Huskers and Buckeyes Play Same Game Again
Photo Credit: John S. Peterson

Huskers and Buckeyes Play Same Game Again, But There’s Something Different

September 29, 2019

LINCOLN, Neb. – Ohio State took the measuring stick Nebraska was hoping this game might be and hit Huskers right in the teeth with it. Repeatedly.

“We’ll see where we stack up,” Scott Frost said the Thursday before what was, up until kickoff, the biggest home game of his season-and-a-half here.. 

From the first drive of the game, the Huskers never did stack up. Not once before indifference became a plausible explanation for Ohio State. A win as a 17-point underdog was always going to be a big ask, but you thought the Huskers might be able to at least trade a few punches with the class of the Big Ten. Did last year.

And, for outward signs of progress for the program, needed to again. 

“I thought we had a puncher’s chance if we played a really good game,” Frost said. “And we didn’t. So that’s the result.”

Ohio State head coach Ryan Day compared this game to a prize fight earlier in the week. The boxing metaphors were common for this one. Had this game been one, and you consider each exchange of drives a round, it would’ve been stopped after four. It was 24-0 at that point and Nebraska had already thrown three interceptions.

No real need to recount it in detail. That pretty much tells you exactly what you need to know.

No real need, either, to list the horrific losses—at the hands of Ohio State and others, but most often the Buckeyes—and show just how dominant those wins have been. I pulled some of that stuff together, but it doesn’t increase our understanding of anything, so what’s the point?

The most interesting thing that happened on a great day that turned into a gruesome night was how at peace Frost seemed with it after it was over. He got off the field pretty quickly. No wave to the fans after this one, which is understandable when you’ve just lost 48-7. Not a slight, just frustration. All of those that remained to watch him run off—and it was more than you’d find just about anywhere else—were frustrated, too.

But unlike past losses like this—and we’re talking multiple former coaches and staffs here––there was no gut-reaction soul searching. That stuff never got Nebraska to a point where losses like this didn’t happen, anyway. Nothing that’s said after a game like this calms anyone down, makes them feel better or erases what happens.

What you do get is clarity. Frost said the Huskers had earned their 3-1 record entering tonight, the good and the bad of that. They earned every bit of 3-2, too, but while others may have been shocked to find out this Nebraska team is still no-punts-in-the-first-half-far-away from the Buckeyes, Frost almost seemed relieved that everyone now knows how much further there is to go.

“We’re getting better at things and tonight exposed a few things that we need to get better at,” he said, “but you can’t run from who you are, and you can’t run from where you are.”

You also, of course, have to factor in where Ohio State might be, too.

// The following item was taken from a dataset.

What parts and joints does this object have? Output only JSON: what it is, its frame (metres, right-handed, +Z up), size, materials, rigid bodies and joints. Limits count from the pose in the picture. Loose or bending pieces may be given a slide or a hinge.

“I knew they were a good team and they’re really good now,” Frost said, noting that he’s been on the field with more than a few good teams over the years. You can view what happened Saturday in its simplest terms; Ohio State is elite and Nebraska, clearly, is not. There’s a chasm there that’s still pretty wide, but just how elite is Ohio State? Is that part of this discussion?

It should be, and will be when the pain of yet another high-profile loss wears off for Nebraska and its ever-loyal fan base. Games like this stack up. They get more painful each time. They feel like a referendum on the program.

But that’s only the most obvious view. Frost didn’t seem to look at it that way. It wasn’t good. He wasn’t happy. But it sure didn’t seem like he was shocked either. Nebraska didn’t prove it was any closer to the Buckeyes, and that part of this ongoing rebuild is done and finished.

“We’re going to get more opportunities with games like that,” Frost said. “I’ve only been part of a game like that once as a coach. We’re building this thing. The kids know where this is going, the coaches know where this is going.”

They’ll be the only ones saying that for the next six days until Nebraska gets the chance to put something else on film. They’re the ones that need to.

There’s a reason this is a coaching cliché and there’s a reason it came out again tonight: “It’s never as good or as bad as you think.”

Day said that one after his team punted once and scored on eight of the nine drives not ending with zeroes on the clock.

They all say it because it’s usually true.